▶ STATED EXERCISE
Every line of the records below should be restated exactly.
[start EXTRACTED ENTRIES]
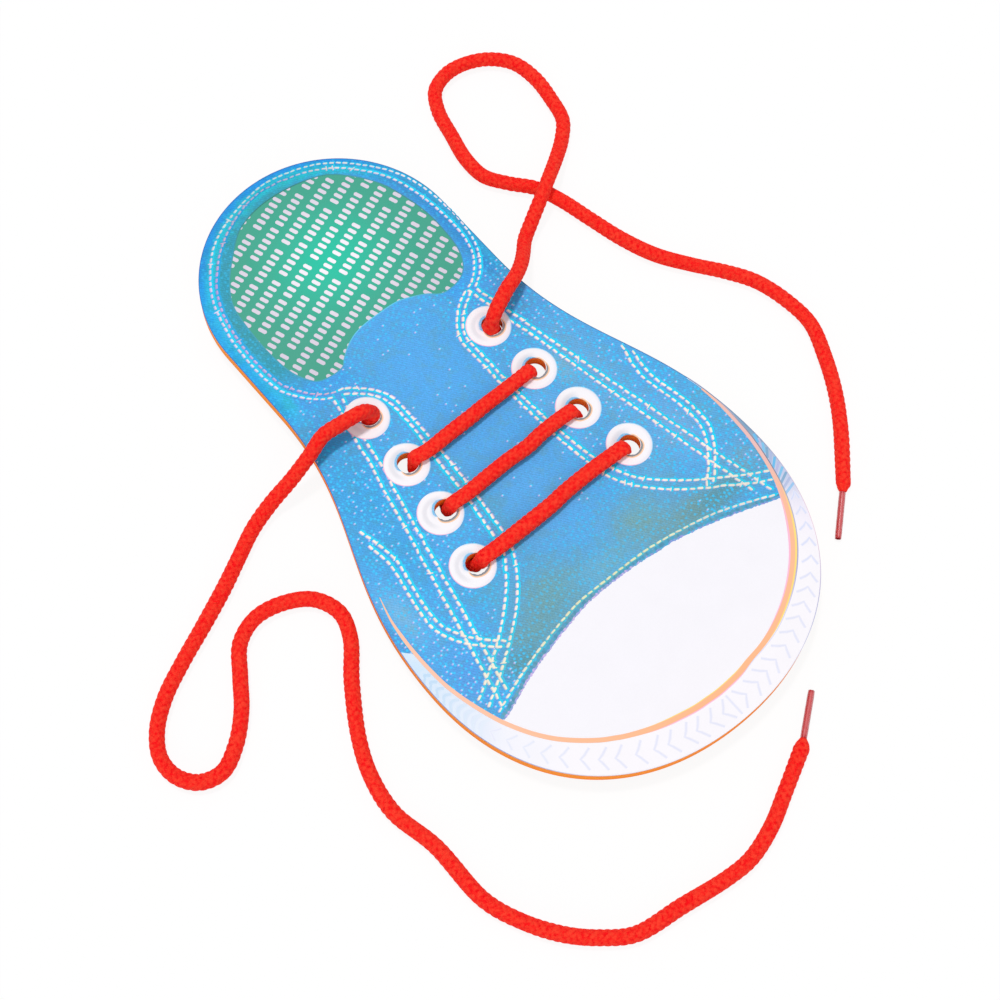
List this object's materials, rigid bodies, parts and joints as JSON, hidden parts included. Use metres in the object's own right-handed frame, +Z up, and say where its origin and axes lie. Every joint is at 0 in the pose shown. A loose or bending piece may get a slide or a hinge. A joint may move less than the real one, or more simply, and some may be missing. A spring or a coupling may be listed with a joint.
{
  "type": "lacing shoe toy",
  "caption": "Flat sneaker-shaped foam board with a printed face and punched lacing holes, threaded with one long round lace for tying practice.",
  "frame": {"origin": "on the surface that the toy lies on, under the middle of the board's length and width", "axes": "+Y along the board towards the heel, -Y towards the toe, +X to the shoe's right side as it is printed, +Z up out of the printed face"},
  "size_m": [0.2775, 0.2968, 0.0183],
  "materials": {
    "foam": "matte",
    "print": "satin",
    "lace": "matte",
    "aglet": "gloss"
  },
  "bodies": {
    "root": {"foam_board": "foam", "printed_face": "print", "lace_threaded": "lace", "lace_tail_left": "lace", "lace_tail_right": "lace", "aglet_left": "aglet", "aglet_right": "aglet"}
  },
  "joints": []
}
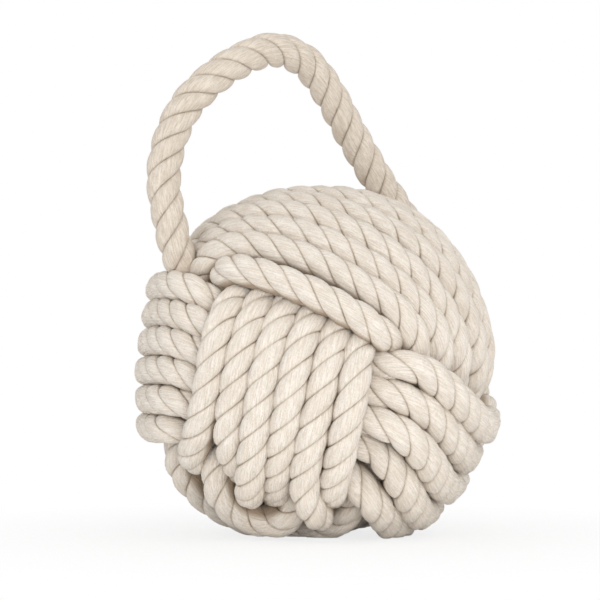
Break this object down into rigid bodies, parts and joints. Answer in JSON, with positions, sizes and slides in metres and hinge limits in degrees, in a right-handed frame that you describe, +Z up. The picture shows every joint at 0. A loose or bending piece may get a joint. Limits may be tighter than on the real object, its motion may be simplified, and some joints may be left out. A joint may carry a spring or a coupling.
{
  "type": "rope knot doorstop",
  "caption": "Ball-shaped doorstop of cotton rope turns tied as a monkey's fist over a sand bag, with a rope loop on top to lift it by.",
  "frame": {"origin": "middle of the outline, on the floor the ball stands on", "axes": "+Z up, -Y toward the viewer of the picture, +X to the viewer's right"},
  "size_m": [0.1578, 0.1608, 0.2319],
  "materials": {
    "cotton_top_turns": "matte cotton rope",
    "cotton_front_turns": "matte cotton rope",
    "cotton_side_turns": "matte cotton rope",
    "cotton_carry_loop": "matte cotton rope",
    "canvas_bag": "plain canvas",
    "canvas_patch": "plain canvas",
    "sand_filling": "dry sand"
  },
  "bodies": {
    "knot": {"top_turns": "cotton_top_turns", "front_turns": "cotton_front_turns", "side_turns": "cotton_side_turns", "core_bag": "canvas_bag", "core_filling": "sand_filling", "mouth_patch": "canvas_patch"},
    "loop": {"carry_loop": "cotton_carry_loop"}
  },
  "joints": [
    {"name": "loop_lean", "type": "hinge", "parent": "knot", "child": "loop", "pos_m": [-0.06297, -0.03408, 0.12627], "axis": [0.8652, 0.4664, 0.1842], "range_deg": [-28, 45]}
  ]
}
[end EXTRACTED ENTRIES]
▶ ANSWER TO THE TASK
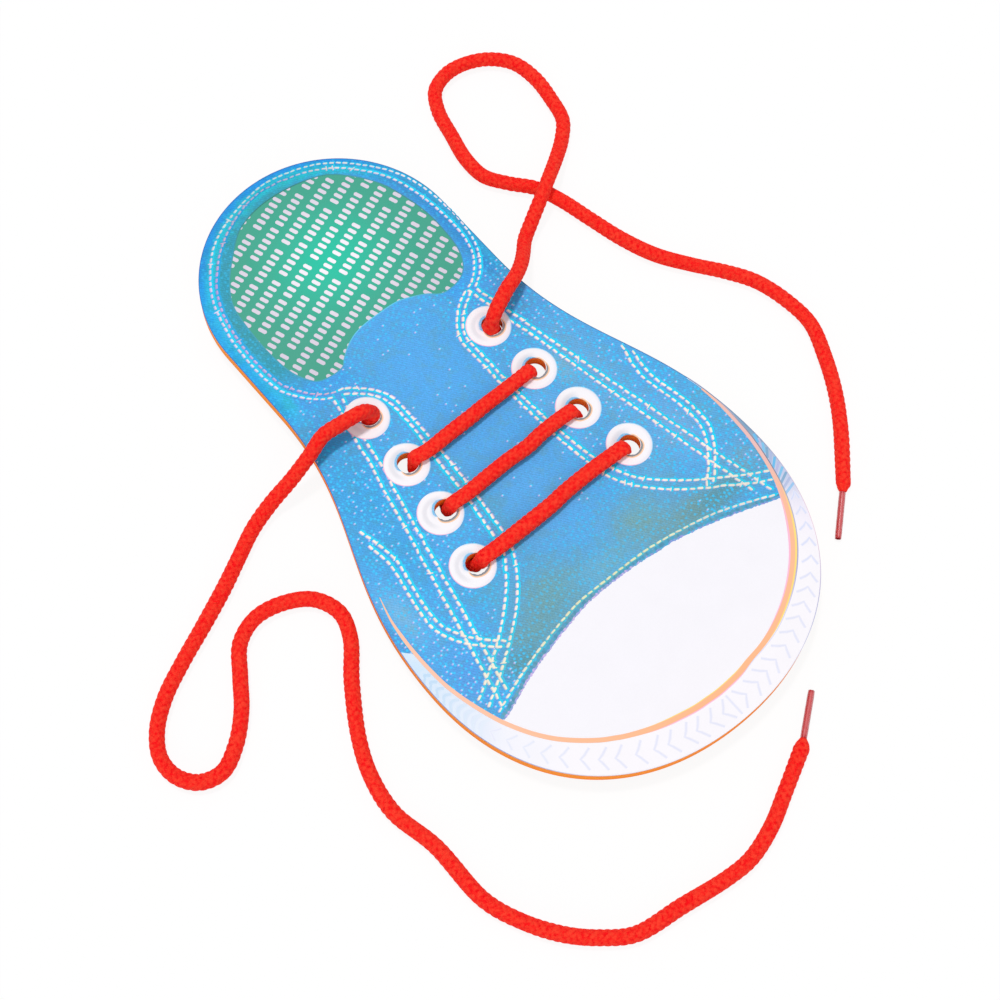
List this object's materials, rigid bodies, parts and joints as JSON, hidden parts included. Use metres in the object's own right-handed frame, +Z up, and say where its origin and axes lie. Every joint is at 0 in the pose shown. A loose or bending piece may get a slide or a hinge. A joint may move less than the real one, or more simply, and some may be missing. A spring or a coupling may be listed with a joint.
{
  "type": "lacing shoe toy",
  "caption": "Flat sneaker-shaped foam board with a printed face and punched lacing holes, threaded with one long round lace for tying practice.",
  "frame": {"origin": "on the surface that the toy lies on, under the middle of the board's length and width", "axes": "+Y along the board towards the heel, -Y towards the toe, +X to the shoe's right side as it is printed, +Z up out of the printed face"},
  "size_m": [0.2775, 0.2968, 0.0183],
  "materials": {
    "foam": "matte",
    "print": "satin",
    "lace": "matte",
    "aglet": "gloss"
  },
  "bodies": {
    "root": {"foam_board": "foam", "printed_face": "print", "lace_threaded": "lace", "lace_tail_left": "lace", "lace_tail_right": "lace", "aglet_left": "aglet", "aglet_right": "aglet"}
  },
  "joints": []
}
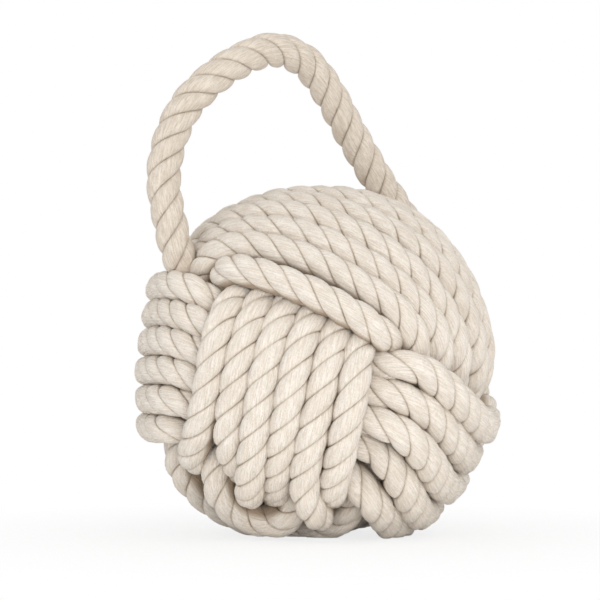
Break this object down into rigid bodies, parts and joints. Answer in JSON, with positions, sizes and slides in metres and hinge limits in degrees, in a right-handed frame that you describe, +Z up. The picture shows every joint at 0. A loose or bending piece may get a joint. Limits may be tighter than on the real object, its motion may be simplified, and some joints may be left out. A joint may carry a spring or a coupling.
{
  "type": "rope knot doorstop",
  "caption": "Ball-shaped doorstop of cotton rope turns tied as a monkey's fist over a sand bag, with a rope loop on top to lift it by.",
  "frame": {"origin": "middle of the outline, on the floor the ball stands on", "axes": "+Z up, -Y toward the viewer of the picture, +X to the viewer's right"},
  "size_m": [0.1578, 0.1608, 0.2319],
  "materials": {
    "cotton_top_turns": "matte cotton rope",
    "cotton_front_turns": "matte cotton rope",
    "cotton_side_turns": "matte cotton rope",
    "cotton_carry_loop": "matte cotton rope",
    "canvas_bag": "plain canvas",
    "canvas_patch": "plain canvas",
    "sand_filling": "dry sand"
  },
  "bodies": {
    "knot": {"top_turns": "cotton_top_turns", "front_turns": "cotton_front_turns", "side_turns": "cotton_side_turns", "core_bag": "canvas_bag", "core_filling": "sand_filling", "mouth_patch": "canvas_patch"},
    "loop": {"carry_loop": "cotton_carry_loop"}
  },
  "joints": [
    {"name": "loop_lean", "type": "hinge", "parent": "knot", "child": "loop", "pos_m": [-0.06297, -0.03408, 0.12627], "axis": [0.8652, 0.4664, 0.1842], "range_deg": [-28, 45]}
  ]
}